Consider that you could be in a bunk bed on a ship, or a submarine, or living on an Arctic research station, or on the International Space Station. That might put "space you need" into perspective. Some people in Tokyo sleep in "coffins" that they rent by the hour.
4.) Realistic budget? (5k for the van plus mods if need)
Couldn't tell you about van costs. My car cost me $100 once upon a time. Put a new battery in it, ran fine for 1.5 years without me doing a thing to it. Didn't even change the oil or antifreeze, I was such a dunce. How well something will run, based on what you paid for it, is pretty random. Eventually I learned how to fix cars, so that car of mine is still my daily driver.

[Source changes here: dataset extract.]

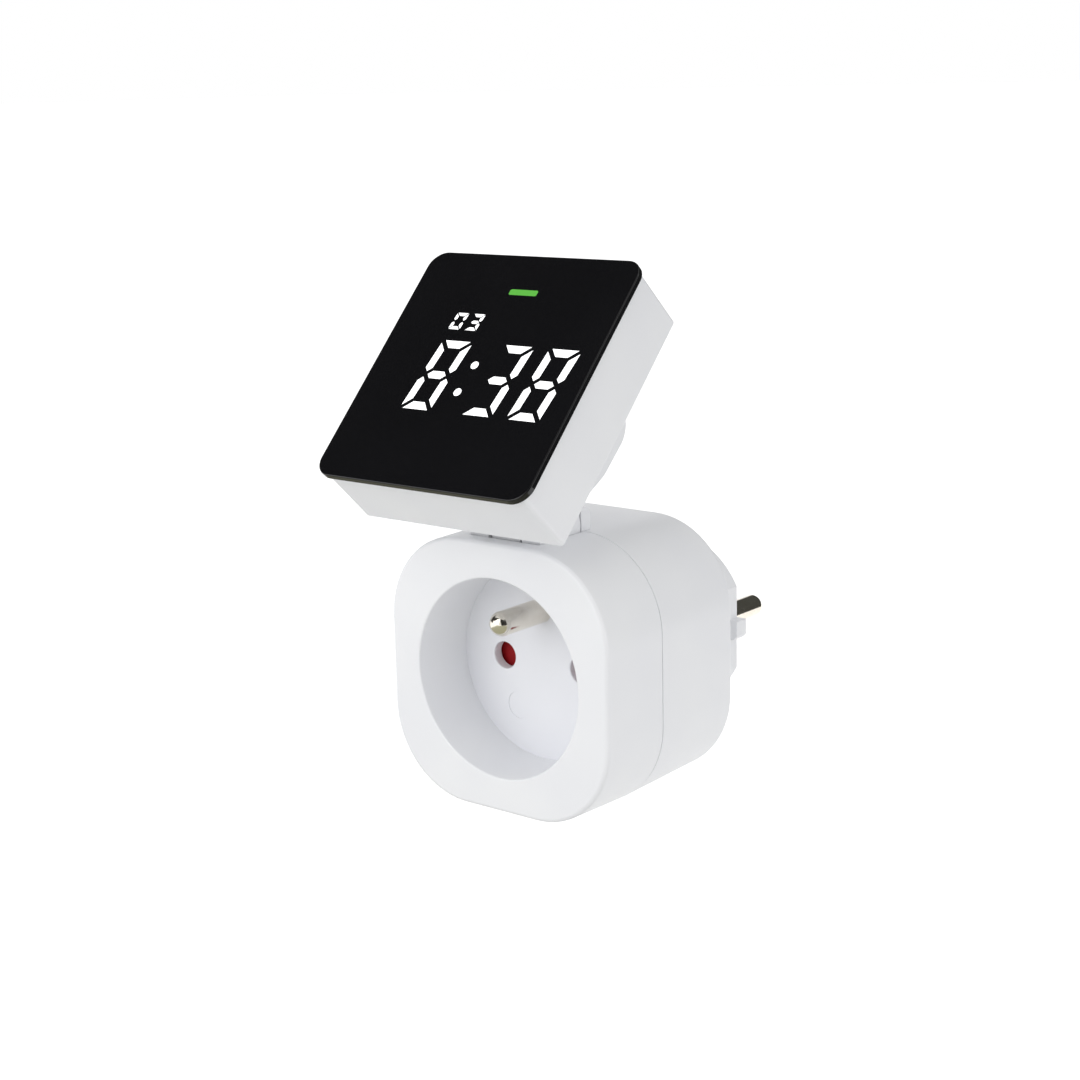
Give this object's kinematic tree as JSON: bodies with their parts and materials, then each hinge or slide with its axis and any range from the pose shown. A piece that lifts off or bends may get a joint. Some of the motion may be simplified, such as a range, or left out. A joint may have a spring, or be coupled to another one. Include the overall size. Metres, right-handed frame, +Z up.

5.) Power options, converters, etc...
A power inverter is useful
if you have a deep cycle battery to go with it. If you have a Starter Light Ignition battery, aka standard battery that everyone has in a car if they don't know any better, it is not designed to draw power for very long. You can easily kill it if you try to run your laptop off a power inverter. It is better to find electrical outlets in civilization. If you're not in civilization, since you're doing a van you could try the solar panel route. I've got a car and I've thought the panels were too expensive and bulky to deal with. Electricity in the woods is one of my great unsolved problems. I just switched to urban camping mostly.
Do I need a fridge? I plan to have lots of canned foods and dry foods.
No, you need a cooler. I've been using a Coleman 6-day cooler for 4 years now. It's big and takes up my front passenger seat. To go
everywhere, like the middle of National Forests, I would not trade it in. If I was going to do exclusively urban camping, and knew I'd always be near grocery stores, I might trade it in for something smaller. It's still plenty useful having large capacity in an urban setting though. I might get yogurt on sale for $0.49/lb. or something and live on that for a month. Happened last summer in Asheville, there are closeout grocery stores up there.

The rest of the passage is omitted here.